If this is the Vick the Eagles can count on seeing for the rest of the season, Philadelphia is going to be the odds-on favorite in the NFC East. Eagles head coach Andy Reid believes the lack of preseason playing time due to injuries affected Vick's early regular-season performance more than anyone anticipated, but the worst of those struggles are over.

"He had the interceptions in the beginning [of the season], and he had the fumbles, so now he had no turnovers [tonight],'' Reid said. "That's a good thing, and we're making progress in the right direction. He's been knocking the rust off from not playing. This game is so stinking fast that if you have no snaps in the preseason and you're asked to come out and play at a high level against the football teams we're playing against, it's tough. It's tough for anybody. As great a player as he is, it's tough. He found himself tonight, and he did a nice job with it.''

Vick's showing against the Giants should buy him a little slack, not to mention some reduced chatter and noise when it comes to his grip on the Eagles starting job. "Just a week, you say?'' Vick joked in the postgame, when I asked if he had quieted his critics for now? "That's all? But I know what you mean.
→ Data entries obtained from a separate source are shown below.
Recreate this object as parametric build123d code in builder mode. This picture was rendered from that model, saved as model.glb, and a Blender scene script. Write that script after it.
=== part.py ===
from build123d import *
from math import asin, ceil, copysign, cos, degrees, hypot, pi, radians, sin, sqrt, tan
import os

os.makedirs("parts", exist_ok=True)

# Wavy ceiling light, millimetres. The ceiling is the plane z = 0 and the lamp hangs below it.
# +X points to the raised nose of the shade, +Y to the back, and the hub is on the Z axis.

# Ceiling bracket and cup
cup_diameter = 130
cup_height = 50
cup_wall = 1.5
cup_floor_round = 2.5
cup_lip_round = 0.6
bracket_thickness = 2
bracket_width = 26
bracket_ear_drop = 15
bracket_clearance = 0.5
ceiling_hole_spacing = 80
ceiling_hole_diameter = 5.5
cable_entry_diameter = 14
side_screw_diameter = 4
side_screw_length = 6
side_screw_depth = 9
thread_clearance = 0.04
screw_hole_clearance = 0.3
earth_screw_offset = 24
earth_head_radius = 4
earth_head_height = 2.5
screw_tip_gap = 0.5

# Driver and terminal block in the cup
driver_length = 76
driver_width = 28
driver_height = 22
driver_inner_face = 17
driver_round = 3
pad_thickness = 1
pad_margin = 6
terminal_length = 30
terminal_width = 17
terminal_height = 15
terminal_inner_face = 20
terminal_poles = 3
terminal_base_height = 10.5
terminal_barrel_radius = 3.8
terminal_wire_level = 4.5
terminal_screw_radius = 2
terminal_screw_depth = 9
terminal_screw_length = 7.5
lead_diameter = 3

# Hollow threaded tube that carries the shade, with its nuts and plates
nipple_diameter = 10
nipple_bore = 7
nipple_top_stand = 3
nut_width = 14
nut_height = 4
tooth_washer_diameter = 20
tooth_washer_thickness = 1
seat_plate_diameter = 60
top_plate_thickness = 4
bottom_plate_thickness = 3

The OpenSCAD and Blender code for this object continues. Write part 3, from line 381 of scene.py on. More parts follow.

I know.''

For now, that's enough. The Eagles have had an interesting first month to their 2012 season, but they're 3-1, in first place, and on Sunday night they finally started to resemble the team they want to be, beating the rival Giants for an eighth time in nine tries, dating to December 2008. And the always-topical Vick was in the middle of it all.

"You can't listen to what everybody says and what is being said about you,'' Vick said, without meaning to imply he always succeeds at taking his own advice. "Everybody doesn't agree with how you play or how you win. If I listen to all you guys [ in the media], then I'll be a wreck. I just had to stay positive. You know I've been through a lot, and it's kind of easy to persevere in the game that you love.''

Especially when it all works out in the end, like Sunday night's satisfying showdown victory over the Giants. For at least another week, Vick has earned the benefit of the doubt in Philadelphia. The referendum has passed.